WM Zürich
Zurück im Konzert der Grossen
Marc Hirschi verpasst es nach starken Wochen, seine Saison an der Heim-WM zu krönen. Der Berner fährt nach hervorragender Leistung als Sechster knapp neben das Podest, nimmt für die Zukunft aber viel Positives mit.
Es ist eine verpasste Chance. Klar. Marc Hirschi hat im Vorfeld oft genug betont, wie wichtig ihm dieses WM-Rennen ist. Auch im Wissen, dass es wohl eine einmalige Gelegenheit sein wird, vor dem Heimpublikum ums Regenbogentrikot fahren zu können. Seine bestechende Form in den letzten Wochen liess die Schweizer Fans vom ersten Strassen-WM-Titel seit Oscar Camenzind 1998 träumen.
Und eben diese Fans sorgten am Sonntagnachmittag in und um Zürich für eine eindrückliche Atmosphäre, wie man sie sonst nur von der Tour de France, den belgischen Klassikern oder zuletzt den Olympischen Spielen in Paris kennt. Als es für Hirschi inmitten der Massen zum letzten Mal die steile Zürichbergstrasse hochging, machte er getragen von der Stimmung ernst und griff 24 km vor dem Ziel aus einer Gruppe mit den Mitfavoriten Remco Evenepoel und Titelverteidiger Mathieu van der Poel an. Der Schweizer kommt weg.
Vor ihm liegen noch der Lette Tom Skujins und der Ire Ben Healy – und Tadej Pogacar. Der Überflieger aus Slowenien, im Team UAE Emirates noch bis Ende Jahr ein Teamkollege von Hirschi, hat bereits über 100 km vor dem Ziel die Flucht nach vorne gesucht. Aus dem Feld hat nach dem Antritt des dreifachen Tour-Siegers keiner reagiert. „Jeder wusste: Wenn du da mitfährst, explodierst du irgendwann und stehst mit nichts da.“
Hirschi wusste, wenn er seinen Goldtraum noch eine Chance geben will, musste er in der Schlussrunde alles in die Waagschale werfen. „Ich dachte mir, vielleicht bricht Tadej ja noch ein“. Doch während Pogacar der Goldküste entlang seinem triumphalen ersten WM-Titel entgegen fuhr, entglitt dem Berner hinten die Medaille.
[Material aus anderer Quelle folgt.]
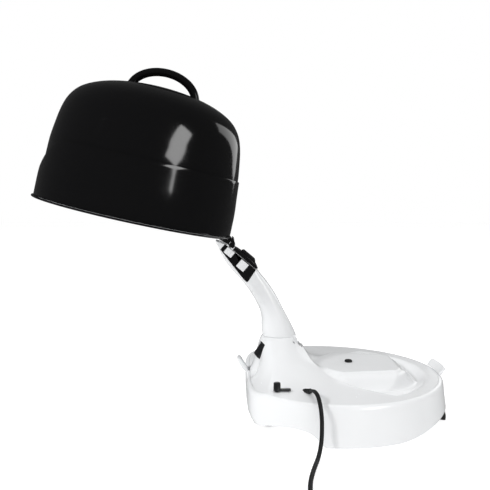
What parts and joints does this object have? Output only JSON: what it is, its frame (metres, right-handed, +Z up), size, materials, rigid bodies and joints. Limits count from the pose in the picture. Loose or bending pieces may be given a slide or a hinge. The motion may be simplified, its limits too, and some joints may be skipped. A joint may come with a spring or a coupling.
{
  "type": "hood hair dryer",
  "caption": "Table-top hood hair dryer: a round hood hinged to a curved folding arm on a wide weighted base with blower, switches, clips and a mains lead.",
  "frame": {"origin": "on the table, in the middle of the machine's own box as seen from above, lead left out; the hood is on the -X side and the base on the +X side", "axes": "+Z up, +X from the hood towards the far end of the base, +Y to the far side, away from the switches; the arm and hood hinges run along Y"},
  "size_m": [0.5838, 0.5744, 0.4851],
  "materials": {
    "hood_black": "polished black plastic",
    "black_satin": "fine satin black plastic",
    "body_white": "glossy white plastic",
    "inner_white": "satin off-white plastic",
    "black_rubber": "soft matt rubber",
    "steel": "plain steel",
    "iron": "raw casting",
    "pin_brass": "bright brass",
    "mica": "heat-proof mica board",
    "alloy": "plain alloy"
  },
  "bodies": {
    "base": {"top_housing": "body_white", "base_skirt": "body_white", "bottom_plate": "inner_white", "intake_grille": "black_satin", "foot_right": "black_rubber", "foot_left_near": "black_rubber", "foot_left_far": "black_rubber", "fold_bumper": "black_rubber", "blower_housing": "black_satin", "motor_bracket": "steel", "motor": "steel", "air_duct": "mica", "heater_frame": "mica", "heater_element": "alloy", "thermostat": "alloy", "terminal_block": "inner_white", "ballast_plate": "iron", "fold_pin": "steel", "strain_relief": "black_rubber", "mains_lead": "black_rubber", "lead_coil": "black_rubber", "plug_body": "black_rubber", "plug_blades": "pin_brass"},
    "arm": {"arm_shell_near": "body_white", "arm_shell_far": "body_white", "control_panel": "black_satin", "switch_block": "black_satin", "rear_plate": "hood_black", "hood_pin": "steel", "friction_washer_near": "steel", "friction_washer_far": "steel"},
    "hood": {"upper_dome": "hood_black", "lower_skirt": "hood_black", "rim_trim": "hood_black", "inner_liner": "inner_white", "carry_handle": "hood_black", "handle_screw_1": "steel", "handle_screw_2": "steel", "hood_bracket": "black_satin", "hinge_cover_near": "hood_black", "hinge_cover_far": "hood_black"},
    "power_switch": {"power_rocker": "body_white"},
    "heat_switch": {"heat_rocker": "body_white"},
    "tilt_release": {"tilt_button": "black_satin"},
    "catch": {"fold_catch": "black_satin"},
    "lock": {"lock_lever": "black_satin"},
    "left_latch": {"latch_left": "body_white"},
    "right_latch": {"latch_right": "body_white"},
    "fan": {"impeller": "black_satin", "motor_shaft": "steel"}
  },
  "joints": [
    {"name": "arm_fold", "type": "hinge", "parent": "base", "child": "arm", "pos_m": [0.0731, 0, 0.0975], "axis": [0, 1, 0], "range_deg": [0, 100]},
    {"name": "hood_tilt", "type": "hinge", "parent": "arm", "child": "hood", "pos_m": [-0.0149, 0, 0.2363], "axis": [0, 1, 0], "range_deg": [-15, 25]},
    {"name": "power_switch_rock", "type": "hinge", "parent": "arm", "child": "power_switch", "pos_m": [-0.01702, -0.0185, 0.22706], "axis": [0.6423, 0, 0.7665], "range_deg": [-7, 7]},
    {"name": "heat_switch_rock", "type": "hinge", "parent": "arm", "child": "heat_switch", "pos_m": [0.00137, -0.0185, 0.20852], "axis": [0.6423, 0, 0.7665], "range_deg": [-7, 7]},
    {"name": "tilt_button_press", "type": "slide", "parent": "arm", "child": "tilt_release", "axis": [-0.6423, 0, -0.7665], "range_m": [0, 0.0025], "stiffness_N_per_m": 800, "springref_m": -0.002},
    {"name": "fold_catch_press", "type": "slide", "parent": "base", "child": "catch", "axis": [0.767, 0.3785, -0.518], "range_m": [0, 0.003], "stiffness_N_per_m": 800, "springref_m": -0.002},
    {"name": "lock_lever_turn", "type": "hinge", "parent": "base", "child": "lock", "pos_m": [0.0446, -0.115, 0.056], "axis": [0, 0, -1], "range_deg": [0, 60]},
    {"name": "left_latch_flex", "type": "hinge", "parent": "base", "child": "left_latch", "pos_m": [0.0091, 0, 0.053], "axis": [0, -1, 0], "range_deg": [0, 12], "stiffness_Nm_per_rad": 0.05, "springref_deg": -5.16},
    {"name": "right_latch_flex", "type": "hinge", "parent": "base", "child": "right_latch", "pos_m": [0.2841, 0, 0.0535], "axis": [0, 1, 0], "range_deg": [0, 12], "stiffness_Nm_per_rad": 0.05, "springref_deg": -5.16},
    {"name": "fan_spin", "type": "hinge", "parent": "base", "child": "fan", "pos_m": [0.1821, 0, 0.03], "axis": [0, 0, 1], "continuous": true}
  ]
}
Denn mittlerweile war es im Feld der Verfolger zum grossen Zusammenschluss gekommen. Primär, weil es der Belgier Evenepoel in einer Abfahrt mit letzter Kraft nochmals zu Hirschi nach vorne geschafft hat. Davon profitierte auch Van der Poel, und das wiederum war schlecht für Hirschi. Denn der Schweizer wusste: „Wenn ich mit Mathieu auf die Ziellinie komme, wird es schwierig.“
Und so kam es dann auch. Van der Poel sicherte sich im Sprint um Platz 3 die Bronzemedaille. Silber ging nach einem gelungenen Überraschungsangriff kurz vor Schluss an den Australier Ben O’Connor. Hirschi stand nach einer aufopferungsvollen letzten Runde auf dem spektakulären Stadtkurs nach fast sechseinhalb Stunden Fahrzeit als Sechster mit leeren Händen da; nicht das Resultat, was er und auch das Schweizer Publikum sich erhofft haben.
Hirschi zeigte sich trotzdem „zufrieden mit meiner Leistung. Klar wäre es sehr schön gewesen, eine Medaille zu holen. Ich nehme jedoch viel Positives mit“, bilanzierte er im Ziel. „Ich habe gesehen, dass ich ganz vorne mitfahren kann. Daran möchte ich im nächsten Jahr anknüpfen.“
Hirschi fährt nunmehr wieder auf jenem Level, das er vor vier Jahren schon einmal erreicht hatte, als in der Corona-Saison an der Tour de France sein Stern aufging. Danach folgte ein starker Herbst mit unter anderem dem Gewinn von WM-Bronze.
Die WM bleibt für ihn auch im nächsten Jahr ein grosses Ziel. Mit dem Wechsel ins Schweizer Tudor-Team von Fabian Cancellara habe er „gute Unterstützung“. Und ganz wichtig: Er wird dann auch unter dem Jahr wieder im Konzert der Grossen mittun können, nicht wie zuletzt bei UAE, als er in der Hierarchie nach hinten gerückt ist und sein Können mehrheitlich nur noch an kleineren Rennen unter Beweis stellen konnte.
So wird es in zwei Wochen auch an der Lombardei-Rundfahrt nochmals sein, wenn der Berner Pogacar zum Sieg helfen soll. Danach dürfen sich die Schweizer Velofans wieder auf einen Marc Hirschi in einer tragenden Rolle freuen.